AVAILABLE DATA:

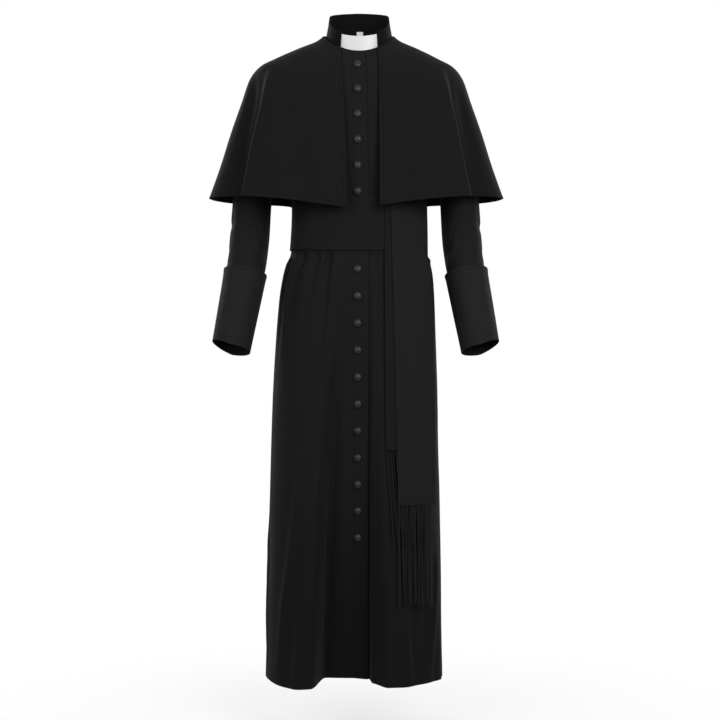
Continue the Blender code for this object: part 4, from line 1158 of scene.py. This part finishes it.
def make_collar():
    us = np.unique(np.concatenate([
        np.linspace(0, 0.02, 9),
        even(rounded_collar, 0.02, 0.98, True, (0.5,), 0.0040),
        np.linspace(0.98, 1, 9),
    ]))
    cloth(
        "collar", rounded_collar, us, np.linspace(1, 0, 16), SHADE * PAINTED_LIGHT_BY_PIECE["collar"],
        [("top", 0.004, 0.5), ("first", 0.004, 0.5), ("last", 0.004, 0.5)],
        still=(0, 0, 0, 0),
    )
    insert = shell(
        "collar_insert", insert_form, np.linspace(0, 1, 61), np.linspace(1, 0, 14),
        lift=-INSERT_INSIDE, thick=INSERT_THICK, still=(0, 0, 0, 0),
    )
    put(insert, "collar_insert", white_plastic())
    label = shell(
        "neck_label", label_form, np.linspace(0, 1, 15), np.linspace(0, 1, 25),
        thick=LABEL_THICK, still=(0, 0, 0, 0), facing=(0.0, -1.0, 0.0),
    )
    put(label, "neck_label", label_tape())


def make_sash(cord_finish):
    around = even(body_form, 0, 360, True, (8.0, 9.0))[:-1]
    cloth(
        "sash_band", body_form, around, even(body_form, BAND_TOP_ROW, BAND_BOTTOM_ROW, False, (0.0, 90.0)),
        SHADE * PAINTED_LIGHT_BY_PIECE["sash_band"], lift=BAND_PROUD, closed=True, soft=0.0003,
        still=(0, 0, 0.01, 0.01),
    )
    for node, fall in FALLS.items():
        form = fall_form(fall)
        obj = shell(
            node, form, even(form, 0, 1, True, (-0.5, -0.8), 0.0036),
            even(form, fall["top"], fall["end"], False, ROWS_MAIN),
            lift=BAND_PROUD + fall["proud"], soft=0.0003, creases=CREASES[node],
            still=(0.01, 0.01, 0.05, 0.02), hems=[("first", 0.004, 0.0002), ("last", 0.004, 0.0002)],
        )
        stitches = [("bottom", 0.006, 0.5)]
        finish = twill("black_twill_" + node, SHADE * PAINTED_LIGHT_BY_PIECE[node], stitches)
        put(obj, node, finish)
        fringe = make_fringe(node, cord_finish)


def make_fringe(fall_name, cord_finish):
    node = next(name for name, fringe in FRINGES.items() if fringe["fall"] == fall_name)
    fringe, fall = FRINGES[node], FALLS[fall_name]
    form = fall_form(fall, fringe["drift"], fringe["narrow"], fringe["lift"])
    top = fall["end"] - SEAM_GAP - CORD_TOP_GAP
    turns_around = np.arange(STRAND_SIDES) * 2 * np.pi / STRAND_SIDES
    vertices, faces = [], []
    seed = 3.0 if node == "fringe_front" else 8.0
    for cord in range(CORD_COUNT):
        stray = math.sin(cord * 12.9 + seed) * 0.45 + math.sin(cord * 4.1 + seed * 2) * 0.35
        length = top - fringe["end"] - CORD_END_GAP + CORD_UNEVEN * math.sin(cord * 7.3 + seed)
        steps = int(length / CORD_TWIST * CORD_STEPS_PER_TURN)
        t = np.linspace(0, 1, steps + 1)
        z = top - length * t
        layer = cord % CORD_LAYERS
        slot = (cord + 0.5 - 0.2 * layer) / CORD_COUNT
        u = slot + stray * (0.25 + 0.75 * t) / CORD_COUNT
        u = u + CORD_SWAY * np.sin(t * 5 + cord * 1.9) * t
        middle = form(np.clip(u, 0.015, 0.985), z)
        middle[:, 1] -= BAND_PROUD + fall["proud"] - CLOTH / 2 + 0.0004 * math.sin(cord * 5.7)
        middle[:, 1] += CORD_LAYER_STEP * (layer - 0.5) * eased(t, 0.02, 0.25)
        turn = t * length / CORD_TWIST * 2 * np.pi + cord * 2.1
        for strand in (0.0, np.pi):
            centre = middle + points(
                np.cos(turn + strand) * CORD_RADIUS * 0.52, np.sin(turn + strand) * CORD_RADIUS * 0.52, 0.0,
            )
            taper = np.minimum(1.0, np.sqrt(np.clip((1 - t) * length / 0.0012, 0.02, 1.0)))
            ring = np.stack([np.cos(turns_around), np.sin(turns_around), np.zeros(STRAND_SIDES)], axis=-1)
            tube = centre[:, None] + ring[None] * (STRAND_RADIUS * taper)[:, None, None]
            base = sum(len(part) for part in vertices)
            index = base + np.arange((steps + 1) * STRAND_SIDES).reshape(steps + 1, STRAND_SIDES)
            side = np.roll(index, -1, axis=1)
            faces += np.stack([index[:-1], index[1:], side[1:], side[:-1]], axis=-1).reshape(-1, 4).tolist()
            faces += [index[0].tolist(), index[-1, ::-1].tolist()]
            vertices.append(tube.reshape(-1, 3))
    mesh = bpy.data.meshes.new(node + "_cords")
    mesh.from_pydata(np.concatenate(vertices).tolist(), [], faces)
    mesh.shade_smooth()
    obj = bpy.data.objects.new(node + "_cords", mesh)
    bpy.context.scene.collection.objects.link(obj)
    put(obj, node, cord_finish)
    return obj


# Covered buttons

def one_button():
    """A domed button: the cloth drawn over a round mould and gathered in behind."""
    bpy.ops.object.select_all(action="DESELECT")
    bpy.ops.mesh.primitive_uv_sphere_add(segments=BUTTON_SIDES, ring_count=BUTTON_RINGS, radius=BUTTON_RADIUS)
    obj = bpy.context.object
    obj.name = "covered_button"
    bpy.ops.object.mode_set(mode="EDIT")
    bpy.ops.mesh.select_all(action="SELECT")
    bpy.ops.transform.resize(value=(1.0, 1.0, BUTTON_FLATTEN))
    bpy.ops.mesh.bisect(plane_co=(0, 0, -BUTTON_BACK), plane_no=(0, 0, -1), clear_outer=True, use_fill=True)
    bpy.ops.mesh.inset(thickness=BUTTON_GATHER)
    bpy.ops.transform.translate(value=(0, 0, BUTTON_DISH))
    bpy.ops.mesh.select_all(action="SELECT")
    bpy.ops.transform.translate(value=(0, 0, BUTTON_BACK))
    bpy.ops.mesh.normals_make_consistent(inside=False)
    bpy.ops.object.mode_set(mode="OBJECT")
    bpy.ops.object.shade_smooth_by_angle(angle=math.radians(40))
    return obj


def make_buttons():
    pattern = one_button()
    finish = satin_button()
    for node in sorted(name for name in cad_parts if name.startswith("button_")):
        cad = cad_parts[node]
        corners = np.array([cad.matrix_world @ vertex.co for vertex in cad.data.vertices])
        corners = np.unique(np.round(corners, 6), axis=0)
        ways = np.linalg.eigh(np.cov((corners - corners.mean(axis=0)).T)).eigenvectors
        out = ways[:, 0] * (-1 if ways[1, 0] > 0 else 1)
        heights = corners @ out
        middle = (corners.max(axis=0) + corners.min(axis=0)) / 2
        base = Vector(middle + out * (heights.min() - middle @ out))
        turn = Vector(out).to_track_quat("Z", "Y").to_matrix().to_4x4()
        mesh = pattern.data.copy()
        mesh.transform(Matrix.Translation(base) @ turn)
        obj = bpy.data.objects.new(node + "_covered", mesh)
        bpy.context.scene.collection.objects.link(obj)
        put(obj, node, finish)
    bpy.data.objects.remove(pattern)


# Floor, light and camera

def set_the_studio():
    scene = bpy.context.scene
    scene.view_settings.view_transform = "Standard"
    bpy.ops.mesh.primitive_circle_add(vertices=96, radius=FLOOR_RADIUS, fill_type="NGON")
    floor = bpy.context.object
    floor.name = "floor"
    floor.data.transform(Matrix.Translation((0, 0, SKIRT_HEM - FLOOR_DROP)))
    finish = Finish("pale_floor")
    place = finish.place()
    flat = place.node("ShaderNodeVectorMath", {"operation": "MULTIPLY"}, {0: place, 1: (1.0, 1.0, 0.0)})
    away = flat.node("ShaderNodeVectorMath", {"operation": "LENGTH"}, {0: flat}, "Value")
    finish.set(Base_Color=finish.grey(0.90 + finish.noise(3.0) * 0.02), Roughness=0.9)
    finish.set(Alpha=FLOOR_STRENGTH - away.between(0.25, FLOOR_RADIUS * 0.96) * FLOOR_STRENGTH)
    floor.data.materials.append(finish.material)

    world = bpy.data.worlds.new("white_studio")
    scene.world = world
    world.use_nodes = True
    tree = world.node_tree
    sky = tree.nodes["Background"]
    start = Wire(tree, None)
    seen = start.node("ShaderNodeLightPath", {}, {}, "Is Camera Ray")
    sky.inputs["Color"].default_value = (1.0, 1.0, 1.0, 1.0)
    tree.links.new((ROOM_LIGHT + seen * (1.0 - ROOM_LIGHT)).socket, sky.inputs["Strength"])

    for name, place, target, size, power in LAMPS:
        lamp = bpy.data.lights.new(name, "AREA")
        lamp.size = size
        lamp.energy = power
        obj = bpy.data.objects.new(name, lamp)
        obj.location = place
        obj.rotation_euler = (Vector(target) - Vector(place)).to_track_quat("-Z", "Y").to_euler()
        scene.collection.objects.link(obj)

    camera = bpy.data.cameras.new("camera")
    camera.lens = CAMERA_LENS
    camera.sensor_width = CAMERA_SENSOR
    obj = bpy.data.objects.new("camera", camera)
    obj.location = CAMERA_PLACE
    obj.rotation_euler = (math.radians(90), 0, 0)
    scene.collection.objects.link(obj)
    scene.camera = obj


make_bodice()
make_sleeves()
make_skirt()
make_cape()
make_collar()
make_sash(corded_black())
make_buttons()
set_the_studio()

---

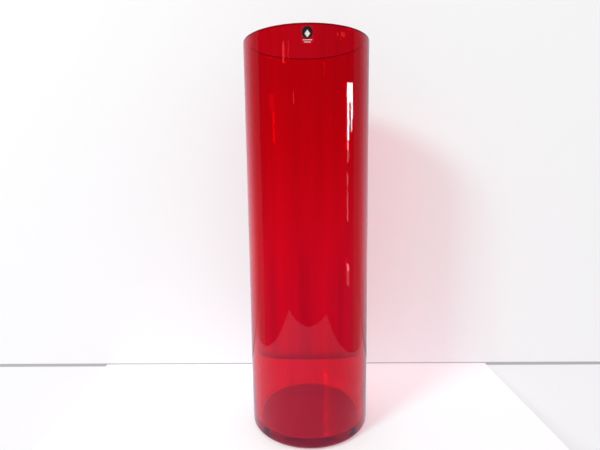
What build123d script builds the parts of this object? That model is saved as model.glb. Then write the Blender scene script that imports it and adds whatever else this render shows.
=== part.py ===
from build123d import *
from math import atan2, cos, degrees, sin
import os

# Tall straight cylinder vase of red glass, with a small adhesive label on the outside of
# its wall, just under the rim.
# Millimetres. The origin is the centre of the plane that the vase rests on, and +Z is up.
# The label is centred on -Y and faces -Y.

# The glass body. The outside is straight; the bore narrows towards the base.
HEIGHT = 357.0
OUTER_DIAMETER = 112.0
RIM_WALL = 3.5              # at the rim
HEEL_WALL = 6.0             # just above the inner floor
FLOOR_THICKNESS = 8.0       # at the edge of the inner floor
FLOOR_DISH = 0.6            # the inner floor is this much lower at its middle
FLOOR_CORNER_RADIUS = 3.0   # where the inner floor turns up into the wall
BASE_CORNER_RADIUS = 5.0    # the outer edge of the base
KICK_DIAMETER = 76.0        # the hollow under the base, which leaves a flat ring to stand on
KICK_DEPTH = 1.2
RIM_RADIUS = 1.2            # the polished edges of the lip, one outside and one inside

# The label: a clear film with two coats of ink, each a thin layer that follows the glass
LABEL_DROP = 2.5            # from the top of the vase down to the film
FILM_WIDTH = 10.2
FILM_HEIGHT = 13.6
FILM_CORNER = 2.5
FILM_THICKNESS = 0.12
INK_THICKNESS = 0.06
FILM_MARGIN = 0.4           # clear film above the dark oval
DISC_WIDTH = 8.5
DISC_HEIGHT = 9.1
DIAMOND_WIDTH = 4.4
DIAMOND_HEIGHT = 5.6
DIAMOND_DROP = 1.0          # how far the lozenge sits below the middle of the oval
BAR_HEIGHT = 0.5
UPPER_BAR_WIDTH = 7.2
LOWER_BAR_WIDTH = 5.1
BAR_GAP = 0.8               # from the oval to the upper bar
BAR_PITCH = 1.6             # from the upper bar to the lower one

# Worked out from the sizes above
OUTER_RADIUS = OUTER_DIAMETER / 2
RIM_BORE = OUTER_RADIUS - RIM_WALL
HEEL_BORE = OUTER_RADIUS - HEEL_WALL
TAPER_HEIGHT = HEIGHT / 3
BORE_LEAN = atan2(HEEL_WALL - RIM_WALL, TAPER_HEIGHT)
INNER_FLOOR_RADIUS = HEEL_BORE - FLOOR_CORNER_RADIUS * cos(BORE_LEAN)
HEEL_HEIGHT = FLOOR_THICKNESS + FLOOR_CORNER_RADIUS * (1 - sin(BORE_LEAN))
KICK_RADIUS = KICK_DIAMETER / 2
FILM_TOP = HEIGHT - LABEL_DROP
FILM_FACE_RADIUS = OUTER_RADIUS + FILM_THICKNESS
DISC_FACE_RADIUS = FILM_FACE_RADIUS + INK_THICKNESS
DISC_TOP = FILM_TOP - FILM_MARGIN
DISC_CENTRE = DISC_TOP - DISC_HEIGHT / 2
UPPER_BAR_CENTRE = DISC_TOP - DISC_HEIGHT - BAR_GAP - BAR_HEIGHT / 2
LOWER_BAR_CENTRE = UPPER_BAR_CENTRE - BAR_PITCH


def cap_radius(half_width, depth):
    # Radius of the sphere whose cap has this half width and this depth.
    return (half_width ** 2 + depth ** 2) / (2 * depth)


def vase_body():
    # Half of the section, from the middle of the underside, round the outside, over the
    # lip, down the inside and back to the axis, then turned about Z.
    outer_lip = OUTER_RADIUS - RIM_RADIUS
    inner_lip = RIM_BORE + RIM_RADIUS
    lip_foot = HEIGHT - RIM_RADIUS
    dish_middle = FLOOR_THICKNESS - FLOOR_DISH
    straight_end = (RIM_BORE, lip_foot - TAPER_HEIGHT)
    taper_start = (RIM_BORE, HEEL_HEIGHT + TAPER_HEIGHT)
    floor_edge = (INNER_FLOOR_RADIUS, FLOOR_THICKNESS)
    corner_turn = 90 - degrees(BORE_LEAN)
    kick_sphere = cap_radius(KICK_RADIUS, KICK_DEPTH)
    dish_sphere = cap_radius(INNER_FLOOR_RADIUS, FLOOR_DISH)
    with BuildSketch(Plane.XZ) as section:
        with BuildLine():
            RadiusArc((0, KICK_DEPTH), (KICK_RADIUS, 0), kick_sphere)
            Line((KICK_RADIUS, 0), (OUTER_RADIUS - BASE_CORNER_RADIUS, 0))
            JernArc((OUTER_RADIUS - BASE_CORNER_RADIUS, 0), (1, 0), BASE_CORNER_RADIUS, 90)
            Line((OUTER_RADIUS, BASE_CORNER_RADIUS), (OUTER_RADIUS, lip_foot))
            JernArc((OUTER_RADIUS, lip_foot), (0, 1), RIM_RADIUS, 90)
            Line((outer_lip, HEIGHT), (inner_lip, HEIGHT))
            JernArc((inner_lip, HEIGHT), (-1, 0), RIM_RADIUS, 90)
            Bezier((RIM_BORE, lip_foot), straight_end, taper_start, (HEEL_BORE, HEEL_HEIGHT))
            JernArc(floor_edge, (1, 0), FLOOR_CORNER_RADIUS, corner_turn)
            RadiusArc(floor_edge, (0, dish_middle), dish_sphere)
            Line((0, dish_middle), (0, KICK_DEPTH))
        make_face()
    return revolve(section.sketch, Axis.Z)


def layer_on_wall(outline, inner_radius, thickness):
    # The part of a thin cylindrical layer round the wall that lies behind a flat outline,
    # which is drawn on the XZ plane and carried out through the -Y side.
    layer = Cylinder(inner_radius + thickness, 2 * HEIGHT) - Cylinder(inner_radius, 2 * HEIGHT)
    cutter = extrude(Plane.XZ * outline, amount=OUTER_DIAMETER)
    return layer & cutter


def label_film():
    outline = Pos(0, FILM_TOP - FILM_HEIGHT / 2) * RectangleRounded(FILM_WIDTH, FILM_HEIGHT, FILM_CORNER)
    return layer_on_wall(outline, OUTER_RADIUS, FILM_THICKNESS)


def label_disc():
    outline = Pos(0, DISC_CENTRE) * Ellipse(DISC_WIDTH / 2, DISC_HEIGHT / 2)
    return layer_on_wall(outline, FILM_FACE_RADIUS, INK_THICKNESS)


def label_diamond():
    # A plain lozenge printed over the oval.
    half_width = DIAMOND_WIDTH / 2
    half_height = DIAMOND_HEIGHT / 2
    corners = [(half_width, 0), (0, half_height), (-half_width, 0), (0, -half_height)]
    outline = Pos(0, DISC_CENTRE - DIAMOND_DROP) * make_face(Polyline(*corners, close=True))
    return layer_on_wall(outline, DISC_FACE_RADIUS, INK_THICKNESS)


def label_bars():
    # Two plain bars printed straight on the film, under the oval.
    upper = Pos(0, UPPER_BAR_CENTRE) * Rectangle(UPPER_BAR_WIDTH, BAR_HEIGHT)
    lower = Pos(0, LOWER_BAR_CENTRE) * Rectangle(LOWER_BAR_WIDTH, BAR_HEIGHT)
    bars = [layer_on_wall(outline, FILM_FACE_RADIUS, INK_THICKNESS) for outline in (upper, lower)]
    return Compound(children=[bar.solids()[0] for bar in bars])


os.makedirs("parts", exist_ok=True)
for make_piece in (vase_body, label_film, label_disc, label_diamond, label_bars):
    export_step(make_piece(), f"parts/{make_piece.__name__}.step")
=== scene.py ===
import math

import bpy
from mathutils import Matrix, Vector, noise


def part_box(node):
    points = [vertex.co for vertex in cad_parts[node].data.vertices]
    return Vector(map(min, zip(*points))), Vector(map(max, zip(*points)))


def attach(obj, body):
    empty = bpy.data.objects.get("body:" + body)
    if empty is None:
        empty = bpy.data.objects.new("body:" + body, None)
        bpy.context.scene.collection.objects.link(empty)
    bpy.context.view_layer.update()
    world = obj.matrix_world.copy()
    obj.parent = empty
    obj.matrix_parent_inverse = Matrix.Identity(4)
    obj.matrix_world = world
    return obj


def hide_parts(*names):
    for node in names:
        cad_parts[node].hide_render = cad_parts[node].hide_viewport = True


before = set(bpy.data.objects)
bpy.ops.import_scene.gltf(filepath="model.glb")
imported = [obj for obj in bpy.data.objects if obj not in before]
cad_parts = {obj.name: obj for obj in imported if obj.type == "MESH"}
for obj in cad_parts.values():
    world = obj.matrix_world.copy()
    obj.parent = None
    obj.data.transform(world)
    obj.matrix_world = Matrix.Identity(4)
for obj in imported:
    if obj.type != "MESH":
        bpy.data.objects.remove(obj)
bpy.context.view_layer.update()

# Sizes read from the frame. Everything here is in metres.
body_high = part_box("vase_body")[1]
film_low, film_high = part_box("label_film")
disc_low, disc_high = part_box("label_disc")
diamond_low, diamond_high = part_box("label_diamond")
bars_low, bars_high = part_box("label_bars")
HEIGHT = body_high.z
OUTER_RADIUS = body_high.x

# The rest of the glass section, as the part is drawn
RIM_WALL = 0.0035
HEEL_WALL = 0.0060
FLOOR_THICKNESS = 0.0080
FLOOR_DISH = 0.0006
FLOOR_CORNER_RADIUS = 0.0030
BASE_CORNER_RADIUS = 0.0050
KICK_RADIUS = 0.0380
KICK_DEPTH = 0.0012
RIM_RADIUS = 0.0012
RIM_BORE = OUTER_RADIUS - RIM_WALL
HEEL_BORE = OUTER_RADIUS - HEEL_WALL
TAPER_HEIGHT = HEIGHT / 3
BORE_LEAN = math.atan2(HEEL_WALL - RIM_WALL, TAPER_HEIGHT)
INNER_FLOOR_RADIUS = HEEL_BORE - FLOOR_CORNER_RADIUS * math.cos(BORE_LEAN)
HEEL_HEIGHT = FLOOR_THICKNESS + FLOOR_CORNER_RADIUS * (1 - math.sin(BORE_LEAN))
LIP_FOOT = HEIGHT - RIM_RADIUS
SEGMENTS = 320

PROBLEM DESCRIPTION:
From the records above, transcribe without alteration every line from the one with "What build123d script" to the one with "# The label is centred on -Y and faces -Y.", inclusive.

PROBLEM SOLUTION:
What build123d script builds the parts of this object? That model is saved as model.glb. Then write the Blender scene script that imports it and adds whatever else this render shows.
=== part.py ===
from build123d import *
from math import atan2, cos, degrees, sin
import os

# Tall straight cylinder vase of red glass, with a small adhesive label on the outside of
# its wall, just under the rim.
# Millimetres. The origin is the centre of the plane that the vase rests on, and +Z is up.
# The label is centred on -Y and faces -Y.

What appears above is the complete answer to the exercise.